Hofman: Mam żonę i córkę. Obie są bardziej zdecydowane i bardziej twarde od Tuska

- Donald Tusk przegrał potyczkę z Gowinem i ze Schetyną. To jest dzień jego porażki. Trochę mnie to dziwi, bo po tym pierwszym spotkaniu premier zdymisjonował Gowina, potem zrobił drugie spotkanie i go ocalił - komentował fakt pozostawienia na stanowisku ministra sprawiedliwości Adam Hofman z PiS.

- Ja mam w domu dwie kobiety: żonę i córkę. Obie są bardziej zdecydowane i bardziej twarde od premiera - mówił na konferencji Adam Hofman. - Tusk przegrał potyczkę z Gowinem i Schetyną. To jest dzień jego porażki. W środę ogłosił, że rozprawi się z Gowinem. Gdyby nie miał tego zrobić, temat skończyłby się w środę. Dzisiaj planem premiera było zdymisjonować ministra sprawiedliwości - dodał.

- Dymisjonowanie kogoś za poglądy w sprawach ważnych, takich jak ochrona rodziny, byłoby bardzo złym precedensem. Ale przecież nie chodziło o te wartości i poglądy. Spór dotyczył: kto kogo. Okazało się, że Gowin Tuska, a nie Tusk Gowina - powiedział Hofman.

- Trochę mnie to też dziwi, bo po 11, po tym pierwszym spotkaniu, premier zdymisjonował Gowina, potem zrobił drugie spotkanie i go ocalił. Coś musiało się stać między 12 a 14, że premier się wycofał i przestraszył. Nie miał tęgiej miny, to nie będzie jego ulubiony dzień. Trudno, widocznie uznał, że taki silny, by rozprawić się z Gowinem, nie jest - mówił.

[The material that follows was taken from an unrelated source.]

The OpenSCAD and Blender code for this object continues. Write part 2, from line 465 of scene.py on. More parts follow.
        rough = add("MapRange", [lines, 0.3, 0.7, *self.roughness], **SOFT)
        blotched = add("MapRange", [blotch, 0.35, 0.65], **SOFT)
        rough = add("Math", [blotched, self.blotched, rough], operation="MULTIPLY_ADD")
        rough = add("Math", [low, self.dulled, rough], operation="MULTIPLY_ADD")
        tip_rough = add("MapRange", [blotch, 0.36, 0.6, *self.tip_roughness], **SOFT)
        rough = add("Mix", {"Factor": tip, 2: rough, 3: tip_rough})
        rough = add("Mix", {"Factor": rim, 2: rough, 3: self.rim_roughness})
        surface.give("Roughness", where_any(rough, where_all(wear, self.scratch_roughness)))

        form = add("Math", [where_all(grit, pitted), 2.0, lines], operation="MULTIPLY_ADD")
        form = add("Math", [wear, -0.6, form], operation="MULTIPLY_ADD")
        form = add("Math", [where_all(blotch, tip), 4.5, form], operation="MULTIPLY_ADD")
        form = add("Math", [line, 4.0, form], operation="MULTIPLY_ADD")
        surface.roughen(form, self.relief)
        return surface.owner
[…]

Jak podkreślił, w PO jest kilku zawodników, od prezydenta przez Schetynę i Gowina, którzy sympatią do premiera nie pałają. - Być może połączyli siły i na to Donald Tusk okazał się za słaby - dodał Hofman. Według niego ktoś z partyjnej opozycji wystartuje przeciwko premierowi w wyborach na szefa PO w 2014 roku. - Niekoniecznie będzie to Gowin, być może Grzegorz Schetyna. Jeśli połączą siły, to wyścig będzie ciekawy - powiedział poseł PiS.